Taking the punt at his own 10 yard line, Kinnick returned the ball to his own 21.

After a first down pass slipped through his receiver’s fingers, Kinnick found Buzz Dean crossing the middle and hit him in stride for a 17 yard gain.

On the next play, Minnesota picked off Kinnick again, but the play was nullified by a pass interference call and Iowa got the ball at the 50 yard line.

Kinnick tried some trickery and gave the ball to Bill Green who smashed off tackle for seven yards. He followed that up run with his own sprint around left end for 10 yards.

The Hawkeyes stood at the Gopher 28 when Kinnick called Bill Green’s number. Buzz Dean raced through the backfield for an apparent reverse, but Kinnick faked the handoff and dropped the pigskin into the arms of the streaking Green.

Touchdown Iowa!!!

Kinnick’s drop kick was blocked, but Iowa held its first led of the game, 13-9 with three and a half minutes to play.

Minnesota returned the kickoff to its own 25 yard line. Failing on two pass attempts, the Gophers tried to run on 3rd and ten and fell inches short. No doubt the Gophers would go for the 1st down at this juncture of the game. They did, and they got it.

But now time was becoming the 12th man for the Hawkeyes and the Gophers took to the air again. The first pass was caught, bobbled and dropped by Buzz Dean.

The next pass was over the middle and was intercepted by whom else? Nile Kinnick!

The stands erupted with a joyous noise as the Hawks lined up to run out the clock.

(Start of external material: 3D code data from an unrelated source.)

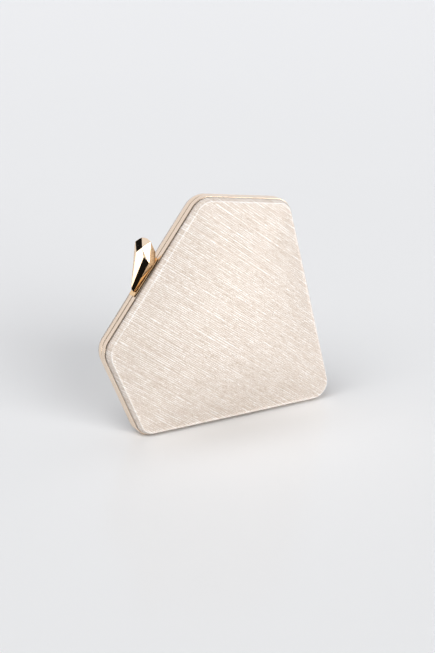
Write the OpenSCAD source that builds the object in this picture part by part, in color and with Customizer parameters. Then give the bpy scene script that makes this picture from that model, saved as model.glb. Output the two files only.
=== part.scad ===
// Minaudiere: a hard box clutch with the outline of a cut gem.
// Two framed shells hinge at the tip and close at the crown edge, where a faceted clasp sits.
// The bag is drawn upright, crown edge on top, and stand() then lays it on one of its long edges.
// Front is -Y, back is +Y, and the joint between the halves is the plane y = 0.

/* [Outline] */
// Width across the two girdle corners, before rounding
girdle_w = 184; // [160:1:210]
// Width of the crown edge that carries the clasp, before rounding
table_w = 117; // [100:1:130]
// Height from the girdle line up to the crown edge
crown_h = 59.5; // [50:0.5:70]
// Depth from the girdle line down to the tip
pavilion_h = 120; // [105:1:135]
// Rounding of the two girdle corners
girdle_r = 12.5; // [10:0.5:16]
// Rounding of the two crown corners
table_r = 15; // [11:0.5:18]
// Rounding of the tip
tip_r = 13; // [12:0.5:15]

/* [Frames] */
// Depth of one frame band, from the joint plane to its outer edge
band_h = 4.3; // [4.1:0.1:5.5]
// Gap between the two bands when the bag is closed
joint_gap = 0.3; // [0.2:0.05:0.5]
// Solid depth of a band between the joint plane and the channel
web_t = 2.4; // [2.4:0.1:3]
// Thickness of the band's lip that shows
outer_lip_t = 0.8; // [0.7:0.1:1.1]
// Thickness of the band's hidden inner lip
inner_lip_t = 0.8; // [0.6:0.1:1.2]
// Rounding of the band's outer edges
edge_r = 0.6; // [0.3:0.1:0.6]

/* [Shells] */
// Height of the straight side wall above the band
wall_h = 1.3; // [0.8:0.1:4]
// Rounding where the side wall turns into the face
rim_r = 3.2; // [2.8:0.1:4.5]
// Crown of the padded outer face above its rim
face_puff = 6; // [5.5:0.5:10]
// Crown of the hard shell above its rim
shell_puff = 4; // [2:0.5:4.5]
// Thickness of the cover fabric
cover_t = 0.5; // [0.3:0.1:0.8]
// Thickness of the hard shell
shell_t = 1; // [0.8:0.1:1.4]
// Thickness of the lining board
board_t = 0.8; // [0.6:0.1:1]
// Thickness of the lining cloth
lining_t = 0.4; // [0.3:0.1:0.6]
// Rounding of the lining board's inner edge
board_r = 2.3; // [1.8:0.1:2.6]
// Air between two layers that lie on each other
layer_gap = 0.06; // [0.04:0.01:0.1]

/* [Hinge] */
// Distance of the hinge axis inside the outermost point of the tip
hinge_inset = 1.9; // [1.8:0.1:2.2]
// Outer radius of the hinge knuckles
knuckle_r = 1.6; // [1.5:0.1:1.9]
// Length of all three knuckles together
hinge_len = 11.6; // [9:0.2:12]
// Length of the middle knuckle
mid_knuckle_len = 5; // [3:0.5:6]
// Radius of the hinge pin
hinge_pin_r = 0.7; // [0.5:0.05:0.9]
// Gap around and beside a knuckle
knuckle_gap = 0.3; // [0.2:0.05:0.4]
// Radial gap between a pin and the bore that turns on it
run_gap = 0.05; // [0.03:0.01:0.08]
// Radial gap between a pin and the bore that holds it
seat_gap = 0.01; // [0.01:0.005:0.02]
// How far the front half opens, in degrees
open_max = 75; // [60:1:90]

/* [Clasp] */
// Length of the clasp gem along the crown edge
gem_l = 33.2; // [28:0.2:40]
// Height of the clasp gem above its foot plate
gem_h = 18.8; // [14:0.2:22]
// Width of the clasp gem across the frame bands
gem_w = 10.4; // [8.6:0.2:12]
// How far the gem sits past the middle of the crown edge, towards its thick end
gem_offset = 1.2; // [0:0.1:2]
// How far the foot plate reaches past the gem's thin end
foot_reach = 2.3; // [1:0.1:4]
// Width of the foot plate
foot_w = 6.6; // [6:0.1:7.4]
// Thickness of the foot plate
foot_t = 0.6; // [0.5:0.1:1]
// Gap between the foot plate and the bands
foot_gap = 0.35; // [0.3:0.05:0.6]
// Thickness of the lever's shank, across the joint
shank_t = 2; // [1.6:0.1:2.2]
// Width of the lever's shank along the crown edge
shank_w = 8; // [7:0.5:9]
// Radius of the two pegs that hold the gem on its foot plate
peg_r = 0.8; // [0.6:0.1:1]
// How far the clasp tilts back, in degrees
tilt_max = 8; // [5:1:9]

/* [Latch] */
// Depth of the lever's pivot below the outline
pivot_drop = 6; // [6:0.1:7]
// Distance of the lever's pivot behind the joint plane
pivot_back = 4.5; // [4.4:0.1:4.8]
// Radius of the lever's pivot pin
pivot_pin_r = 0.8; // [0.6:0.05:0.8]
// Radius of the lever's boss and of the bracket's ears
boss_r = 1.6; // [1.5:0.1:1.7]
// Height of the lever's arm
arm_t = 1.8; // [1.4:0.1:1.9]
// Sheet thickness of the bracket and of the catch
sheet_t = 0.8; // [0.6:0.1:0.8]
// Half the length of the bracket and of the catch along the crown edge
plate_half_l = 13; // [12:0.5:16]
// Distance of the rivets from the middle of the crown edge
rivet_x = 9.8; // [8.6:0.2:10.4]
// Distance of the rivets from the joint plane
rivet_y = 1.5; // [1.4:0.05:1.7]
// Radius of a rivet's shank
rivet_r = 0.6; // [0.5:0.05:0.65]
// Radius of a rivet's head
rivet_head_r = 1.1; // [0.9:0.1:1.2]
// Height of a rivet's head
rivet_head_t = 0.5; // [0.4:0.1:0.8]
// Depth of a rivet in its band
rivet_bite = 1.6; // [1.2:0.1:2]
// Gap between moving pieces of the latch
latch_gap = 0.3; // [0.25:0.05:0.4]
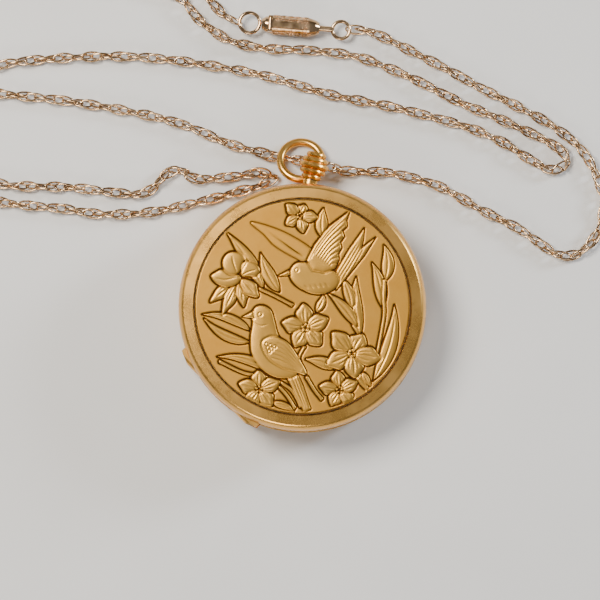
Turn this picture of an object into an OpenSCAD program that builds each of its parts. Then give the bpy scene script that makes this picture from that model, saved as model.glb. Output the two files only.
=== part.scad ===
// Hunter pocket watch on a neck chain, lying on its back with the lid shut.
// Millimetres. +Z is up through the lid, +Y points to the pendant, and the origin is
// the middle of the flat face of the back cover, which is what the watch rests on.

/* [Case] */
// Outside diameter of the lid and of the back cover
lid_d = 34; // [30:0.5:42]
// Height of the back cover
back_h = 2.4; // [2.2:0.1:3.5]
// Height of the band between the two covers
band_h = 4.8; // [4.6:0.1:6]
// Height of the lid
lid_h = 2.6; // [2.4:0.1:3.5]
// Wall of the lid and of the back cover
cover_wall = 0.5; // [0.4:0.05:0.7]
// Wall of the band
band_wall = 2.4; // [2.2:0.1:3.5]
// Step from the edge of the lid in to the band
band_step = 0.4; // [0.3:0.05:0.6]
// Width of the plain rim outside the engraved groove
rim_w = 2.15; // [1.8:0.05:2.6]
// Width of the engraved groove
groove_w = 0.3; // [0.2:0.05:0.5]
// Depth of the engraved groove
groove_h = 0.12; // [0.08:0.01:0.2]
// How far the lid's panel lies below its rim, which is the room for its relief
panel_sink = 0.22; // [0.1:0.01:0.25]
// Width of the rounded edge outside the rim's flat
edge_w = 0.9; // [0.6:0.1:1.2]
// Gap between the lid or back cover and the band
cover_gap = 0.08; // [0.05:0.01:0.15]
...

As the clock hit zero and the referee’s gun fired to sound the end, frenzied Iowa fans rushed the field to carry off their heroes.

Minnesota had owned almost every statistical category.

*16 first downs to Iowa’s 8.

*230 yards rushing to Iowa’s 68

*Four interceptions compared to Iowa’s two fumble recoveries

However, the category that counted most was owned by the Ironmen, 13-9

Seven Iowa players played the full sixty minutes, including Kinnick who did so for the sixth straight game.

Once again, the Ironmen lived up to their nickname.

Back to that 24-7 loss to Minnesota in Hayden Fry’s first season, here are the two deeps from the game followed by our weekly photo feature.


SE - Chappelle 6-1, 165, Person 6-0, 183

LT - Petrzelka 6-7, 248, Kittle 6-5, 228

LG - Gilbaugh 6-4, 235, Grayson 6-3, 225

C - Hilgenberg 6-3, 230, Oakes 6-4, 228

RG - Mayhan 6-5, 221, Harrington 6-4, 228

RT - Palladino 6-2, 248, Postler 6-4, 229

TE - Swift 6-5, 236, Frantz 6-4, 198

QB - Bohannon 6-3, 188, Suess 6-5, 178,

RB - Mosley 5-11, 183, Williams 5-11, 181

FB - McKillip 6-2, 204, Burke 6-0, 185

WB - Reid 6-0, 167 (Go Linn-Mar!), Dunham 6-2, 191


LDE - Molini6-4, 227, Tippett 6-3, 220

LDT - Mahmens 6-2, 258, Uhlenhake 6-3, 259

NG - Willey-6-3, 233, Dean 6-2, 237,

RDT - Harty 6-6, 257, Bradley 6-3, 224

RDE - Skradis 6-1, 211, Webb 6-1, 202

LLB - Weiss 6-3, 220, Holtorf 6-3, 222

RLB - Simonsen 6-4, 225, Cole 6-3, 228

LC - Shaw 6-0, 195, Kevin Ellis 6-3, 183

SS - Jackson 6-0, 190 Kent Ellis 6-2, 185

FS - King 6-2, 181. Olenjniczak 6-4, 195

RC - Pace 6-0, 173, Crocker 6-0, 178

Reggie Roby was both punter and kicker at 6-3, 215.